Hooke’s Law (σ = Eε) is only valid in the elastic region, below the yield strength. Beyond yield, the material deforms plastically and strain increases without proportional stress increase. Using elastic formulas for plastic deformation gives completely wrong deformation predictions.

Frequently Asked Questions

What is the difference between yield strength and ultimate tensile strength?

Yield strength (σ_y) is the stress at which a material begins to deform plastically — permanent deformation occurs beyond this point. Ultimate tensile strength (σ_u or UTS) is the maximum stress the material can withstand before necking begins, leading to fracture. Design calculations use yield strength for ductile materials (preventing permanent deformation) and UTS with a larger factor of safety for fracture prevention.

What factor of safety should I use?

Factor of safety selection depends on: load certainty (known vs estimated), material variability, consequence of failure, and applicable design code. Typical values: static known loads on ductile materials = 1.5–2.0, static loads with uncertainty = 2.0–3.0, dynamic or fatigue loads = 3.0–4.0+, life-safety applications = per applicable code (AISC, ASME, etc.). Always follow the governing code for your application.

What is Poisson’s ratio and how does it affect stress analysis?

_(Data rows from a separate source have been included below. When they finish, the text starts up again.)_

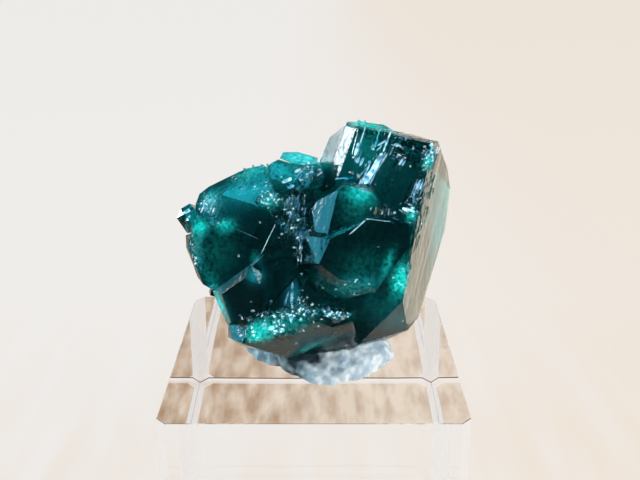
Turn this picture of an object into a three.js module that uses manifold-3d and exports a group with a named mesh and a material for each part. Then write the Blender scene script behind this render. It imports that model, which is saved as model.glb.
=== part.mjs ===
// Dioptase specimen: crystals grown together, pressed into white putty on a clear acrylic cube.
// Millimetres. +X is the specimen's right, +Y its back, +Z up, and Z = 0 is the underside of the cube.
import * as THREE from 'three';
import { ConvexGeometry } from 'three/addons/geometries/ConvexGeometry.js';
import { mergeVertices } from 'three/addons/utils/BufferGeometryUtils.js';
import Module from 'manifold-3d';

// Driving dimensions
const CUBE = { side: 20, cornerCut: 0.7 };
const CLUSTER = { backwardLean: 70.2, heart: [0.4, -1.7], heartAboveCube: 9.25 };
const PUTTY_GAP = 0.3;
const ROOT_DEPTH = 0.15; // how far a growth step's foot goes into the face that carries it

const wasm = await Module();
wasm.setup();

// A closed geometry as a solid that can be joined and cut
function solid(geometry) {
  const bare = geometry.clone();
  bare.deleteAttribute('normal');
  bare.deleteAttribute('uv');
  const merged = mergeVertices(bare, 1e-4);
  const triVerts = new Uint32Array(merged.index.array);
  const vertProperties = new Float32Array(merged.attributes.position.array);
  return new wasm.Manifold(new wasm.Mesh({ numProp: 3, vertProperties, triVerts }));
}

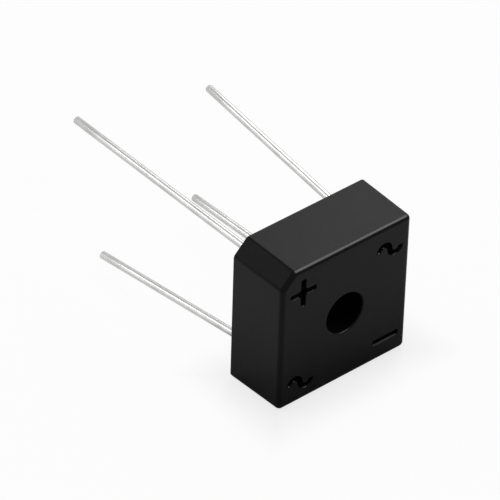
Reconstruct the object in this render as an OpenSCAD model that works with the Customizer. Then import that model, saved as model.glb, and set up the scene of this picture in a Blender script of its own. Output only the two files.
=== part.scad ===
// Square single-phase bridge rectifier with four wire leads.
// It stands on its lower side: +X is to the right of the marked front face, +Y runs from the
// front face back along the leads, and +Z is up. The origin is the centre of the screw hole's
// mouth on the front face. All sizes are in millimetres.

/* [Body] */
// Width and height of the square body at its back rim
body_w = 15.2; // [14:0.1:18]
// Depth of the body from the front face to the back rim
body_t = 6.5; // [5.5:0.1:8]
// Draft: how far the front face stands in from the back rim on each side
draft = 0.13; // [0:0.01:0.3]
// Leg of the corner cut that marks the positive lead, at the back rim
corner_cut = 1.5; // [0.8:0.1:1.8]
// Radius of the edges round the front face
edge_r = 0.4; // [0.2:0.05:0.7]
// Radius of the edges that run from front to back, at the back rim
side_edge_r = 0.3; // [0.1:0.05:0.6]
// Thickness of the case's front wall
front_wall = 1; // [0.8:0.1:1.4]
// Thickness of the case's side walls at the back rim
side_wall = 0.9; // [0.7:0.05:1.1]

/* [Screw hole] */
// Diameter of the hole through the middle of the case
hole_d = 4.2; // [3.2:0.1:4.6]
// Wall of the tube that lines the hole
boss_wall = 0.9; // [0.7:0.05:1.1]
// Chamfer round each mouth of the hole
hole_chamfer = 0.15; // [0.05:0.05:0.3]

/* [Polarity marks] */
// Length of the plus sign's arms and of the minus sign
mark_l = 3; // [2.4:0.1:3.4]
// Width of the sunk strokes
mark_stroke = 0.6; // [0.4:0.05:0.8]
// Depth of the sunk strokes
mark_depth = 0.3; // [0.15:0.05:0.5]
// Radius of the two half rings that make an alternating-current wave sign
wave_r = 0.65; // [0.5:0.05:0.8]
// From the front face's left and right edges to the middle of each mark
mark_side_inset = 2.45; // [2.3:0.05:2.8]
// From the front face's top edge to the middle of the upper marks
mark_top_inset = 2.7; // [2.3:0.05:3.2]
// From the front face's bottom edge to the middle of the lower marks
mark_bottom_inset = 2.15; // [1.8:0.05:3]

/* [Leads] */
// Diameter of the wire leads
lead_d = 0.76; // [0.6:0.02:1]
// From the body's sides at the back rim to the middle of each lead
lead_inset = 2.45; // [2.25:0.05:2.6]
// Length of the positive lead past the back rim
positive_l = 25.4; // [15:0.1:35]
// Length of the upper alternating-current lead past the back rim
ac_upper_l = 20.5; // [12:0.1:25]
// Length of the lower alternating-current lead past the back rim
ac_lower_l = 19.7; // [12:0.1:25]
// Length of the negative lead past the back rim
negative_l = 20.1; // [12:0.1:25]
// Diameter of the flat head on each lead's inner end
head_d = 1.5; // [1.3:0.05:1.6]
// Thickness of the flat head
head_t = 0.35; // [0.2:0.05:0.6]
// Straight length of each lead past the back rim before it leans
bend_start = 0.6; // [0.3:0.1:2]
// Radius of the bend where a lead starts to lean, to the middle of the wire
bend_r = 6; // [3:0.5:10]
// Lean of the positive lead, in degrees
positive_lean_angle = 0.6; // [0.6:0.1:3]
// Lean of the upper alternating-current lead, in degrees
ac_upper_lean_angle = 5.2; // [1:0.1:10]
// Lean of the lower alternating-current lead, in degrees
ac_lower_lean_angle = 5.5; // [1:0.1:6.5]
// Lean of the negative lead, in degrees
negative_lean_angle = 1.2; // [1:0.1:6]

/* [Potting] */
// Depth of the potting's surface below the back rim
pot_recess = 0.25; // [0.1:0.05:0.5]
// Width of the collar of resin that creeps up round each lead
collar_w = 0.45; // [0.2:0.05:0.7]
// Height of that collar
collar_h = 0.35; // [0.15:0.05:0.5]

/* [Connectors and dies] */
// Gap of resin between the side walls and the copper connector strips, which sets their width
strip_clearance = 0.35; // [0.25:0.05:0.45]
// Thickness of the copper connector strips
strip_t = 0.3; // [0.2:0.05:0.5]
// Gap of resin between the front wall and the first strips
strip_gap = 0.5; // [0.3:0.05:1]
// How far a strip reaches past the edge of the die that it carries
strip_overreach = 0.2; // [0.1:0.05:0.5]
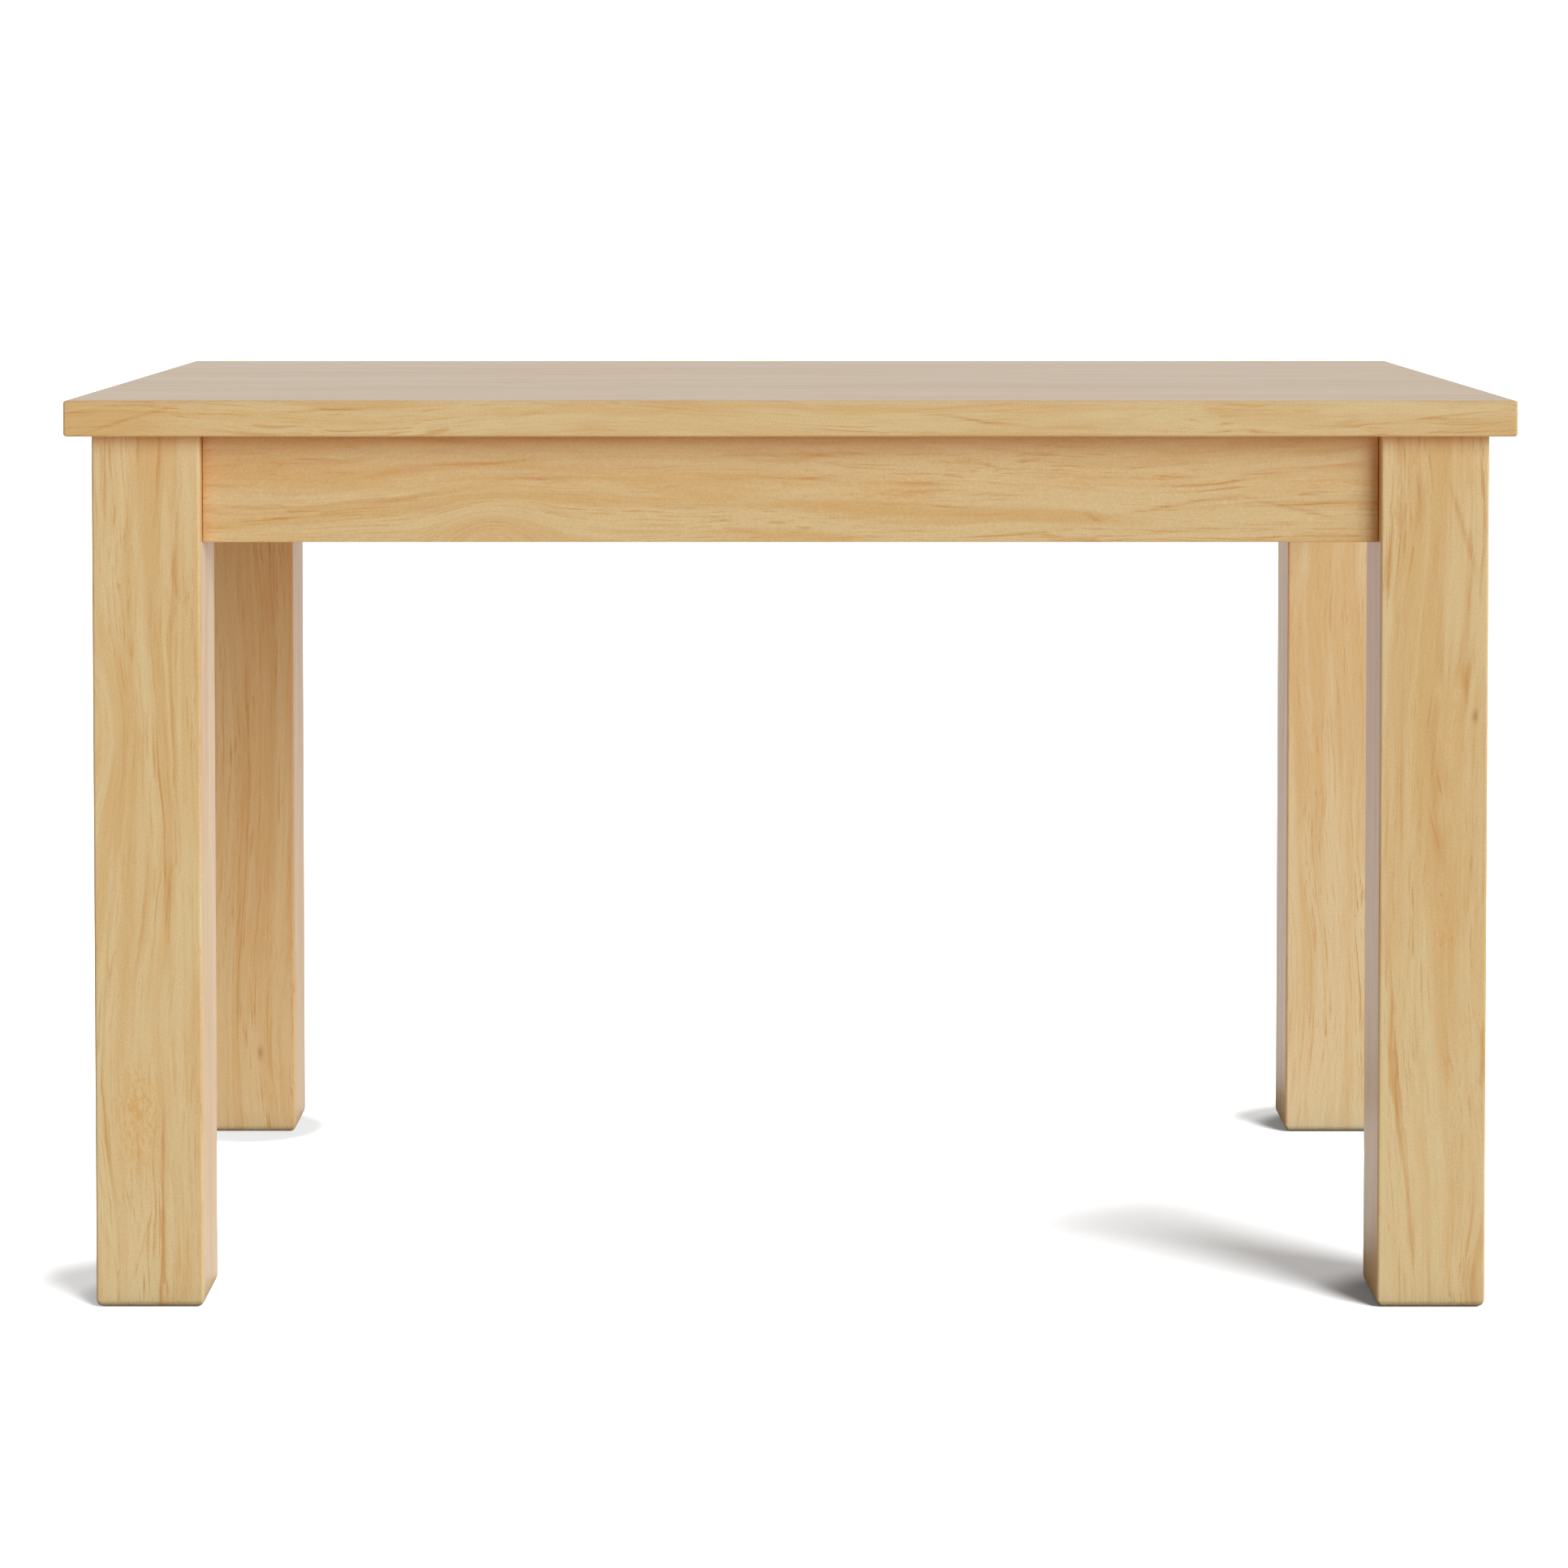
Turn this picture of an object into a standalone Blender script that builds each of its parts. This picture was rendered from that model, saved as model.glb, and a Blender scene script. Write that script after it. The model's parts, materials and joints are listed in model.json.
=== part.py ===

Poisson’s ratio (ν) describes lateral contraction when a material is axially loaded. A bar under tension not only elongates axially but contracts laterally by ε_lateral = −ν × ε_axial. For steel ν ≈ 0.30, aluminum ν ≈ 0.33. In multi-axial stress states, Poisson effects must be included in strain calculations using the generalized Hooke’s Law equations.